Bei Anwendung der vorgenannten Rechtsgrundsätze zur Verdachtskündigung steht für die erkennende Kammer fest, dass der vorgetragene Sachverhalt nicht ausreicht, einen starken oder gar dringenden Verdacht gegen die Klägerin wegen der Entwendung der Tageseinnahmen zu begründen. Da auch die Beklagte von einer Mittäterschaft der drei Mitarbeiterinnen der Beklagten nicht ausgeht und nicht dargetan hat, steht nur fest - wenn man den Vortrag der Beklagten als wahr unterstellt, dass nur drei Mitarbeiterinnen Zugang zum Tresorschlüssel gehabt haben - dass eine der drei Mitarbeiterinnen die Tageseinnahmen entwendet hat. Damit besteht für eine Täterschaft der Klägerin ein Verdachtsgrad von 33,3 %. Ein Verdachtsgrad in dieser Höhe ist weder stark, schwerwiegend noch dringend und rechtfertigt keine außerordentliche Verdachtskündigung.

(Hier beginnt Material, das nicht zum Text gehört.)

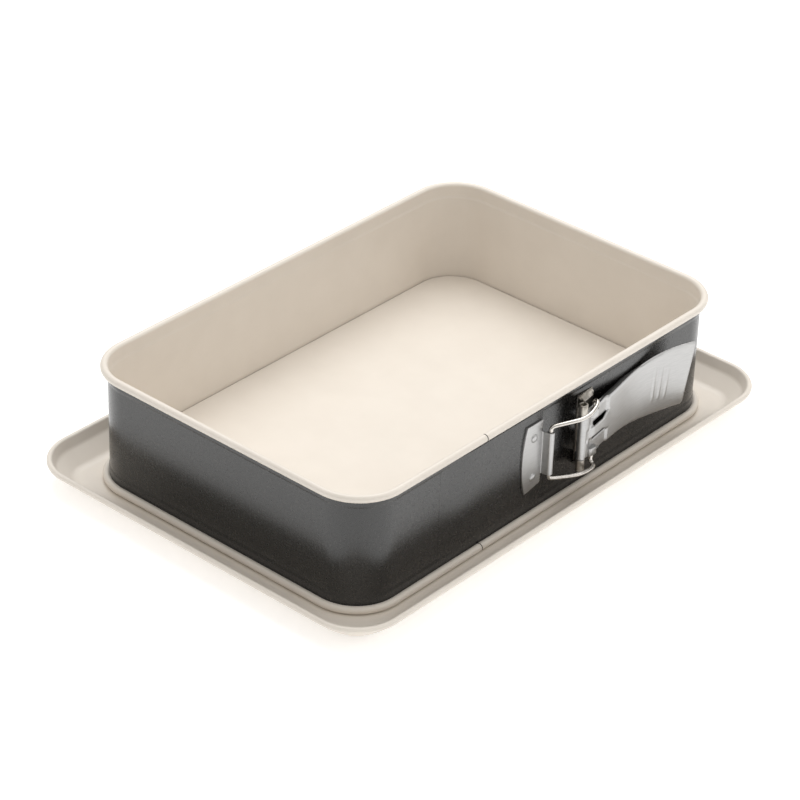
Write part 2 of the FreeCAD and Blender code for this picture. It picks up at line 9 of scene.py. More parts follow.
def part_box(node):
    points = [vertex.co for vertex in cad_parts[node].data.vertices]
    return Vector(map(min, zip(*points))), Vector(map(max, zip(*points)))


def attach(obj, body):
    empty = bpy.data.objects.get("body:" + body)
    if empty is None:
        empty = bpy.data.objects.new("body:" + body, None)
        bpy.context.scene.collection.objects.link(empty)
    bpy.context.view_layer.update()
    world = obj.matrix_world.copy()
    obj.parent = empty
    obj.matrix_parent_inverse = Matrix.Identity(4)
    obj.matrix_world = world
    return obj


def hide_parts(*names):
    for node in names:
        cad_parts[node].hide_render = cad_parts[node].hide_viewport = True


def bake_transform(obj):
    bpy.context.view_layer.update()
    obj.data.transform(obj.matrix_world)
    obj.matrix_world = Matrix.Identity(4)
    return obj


# Rectangular springform pan: a base tray with a raised floor, a spring ring in two arms and
# an over-centre wire clasp.  Shapes are written in millimetres and become metres when a mesh
# is made.  Places come from the frame: the CAD boxes and the joints.

MM = 0.001
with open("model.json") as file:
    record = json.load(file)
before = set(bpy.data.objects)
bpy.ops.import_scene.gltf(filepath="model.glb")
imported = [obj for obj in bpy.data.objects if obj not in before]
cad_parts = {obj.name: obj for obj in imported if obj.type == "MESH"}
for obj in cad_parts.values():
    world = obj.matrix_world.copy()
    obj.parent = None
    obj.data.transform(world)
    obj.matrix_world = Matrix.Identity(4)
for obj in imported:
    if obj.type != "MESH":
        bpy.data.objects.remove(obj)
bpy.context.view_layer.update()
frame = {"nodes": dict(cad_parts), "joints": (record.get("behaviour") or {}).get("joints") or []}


def cad_box(node):
    """Lowest and highest corner of a CAD node, in millimetres."""
    low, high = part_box(node)
    return low / MM, high / MM


def pivot(joint):
    """The point a hinge turns about, in millimetres."""
    found = [entry for entry in frame["joints"] if entry["name"] == joint][0]
    return Vector(found["pos_m"]) / MM


# ---------------------------------------------------------------- sizes

RING_LOW, RING_HIGH = cad_box("ring_lever_side")
CATCH_HIGH = cad_box("ring_catch_side")[1]
TRAY_HIGH = cad_box("base_tray")[1]
PLATE_LOW, PLATE_HIGH = cad_box("catch_plate")
BRACKET_HIGH = cad_box("hinge_bracket")[1]
LEVER_LOW, LEVER_HIGH = cad_box("lever")
HINGE = pivot("lever_swing")
EYE = pivot("bail_swing")
FLEX = pivot("ring_flex")
SOCKET = HINGE + Vector((9.4, -0.3, 0.0))      # where the bail's ends sit in the lever
SOCKET_TRAVEL = 2.7         # how far they can slide towards the hinge
CLASP_Z = HINGE.z

ROLL_STANDS = 3.75          # the rim and foot rolls stand this far out from the wall's face
WALL_X = RING_HIGH.x - ROLL_STANDS
WALL_Y = RING_HIGH.y - ROLL_STANDS
WALL_CORNER = 24.0
WALL_SHEET = 0.65
JOGGLE = 0.34               # the wall's top and bottom bands are set outward by this
SEAM_X = -53.0              # where the ring opens, on the clasp side
SEAM_GAP = 0.55             # the catch side stops this far short of the lever side
MEETING_X = FLEX.x + 17.0   # where the two sides meet on the back wall
FLAP_INNER, FLAP_OUTER = 0.38, 0.98      # the flap's two faces, out from the wall's face
FLAP_LOW, FLAP_HIGH = 7.0, 63.6
FLAP_END = CATCH_HIGH.x

TRAY_SHEET = 0.9
LIP_ROLL = 1.6              # radius of the tray's rolled lip
LIP_CORNER = 25.0
LIP_HALF = (TRAY_HIGH.x - LIP_ROLL, TRAY_HIGH.y - LIP_ROLL)
LIP_Z = TRAY_HIGH.z - LIP_ROLL
FLOOR_Z = 11.4
FLOOR_CORNER = 23.0
FLOOR_GAP = 0.35            # between the floor's edge and the ring's inside
FLOOR_HALF = (WALL_X - (WALL_SHEET + FLOOR_GAP), WALL_Y - (WALL_SHEET + FLOOR_GAP))
BRIM_START = 12.4           # the brim slopes up from here, measured in from the lip's roll
BRIM_END = 3.4              # and turns to meet the lip here,
BRIM_RISE = 8.2             # at this height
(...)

2. Auch die von der Beklagten hilfsweise erklärte ordentliche Kündigung vom 19.04.2004 zum 31.07.2004 ist sozial ungerechtfertigt und damit unwirksam. Der von der Beklagten vorgetragene Sachverhalt rechtfertigt auch keine ordentliche Verdachtskündigung.

III.

Die Kostenentscheidung beruht auf § 64 Abs. 6 ArbGG i.V.m. § 91 Abs. 1 ZPO, wonach die unterlegene Partei die Kosten des Rechtsstreits zu tragen hat.

Die Zulassung der Revision beruht auf § 72 Abs. 2 Nr. 1 ArbGG.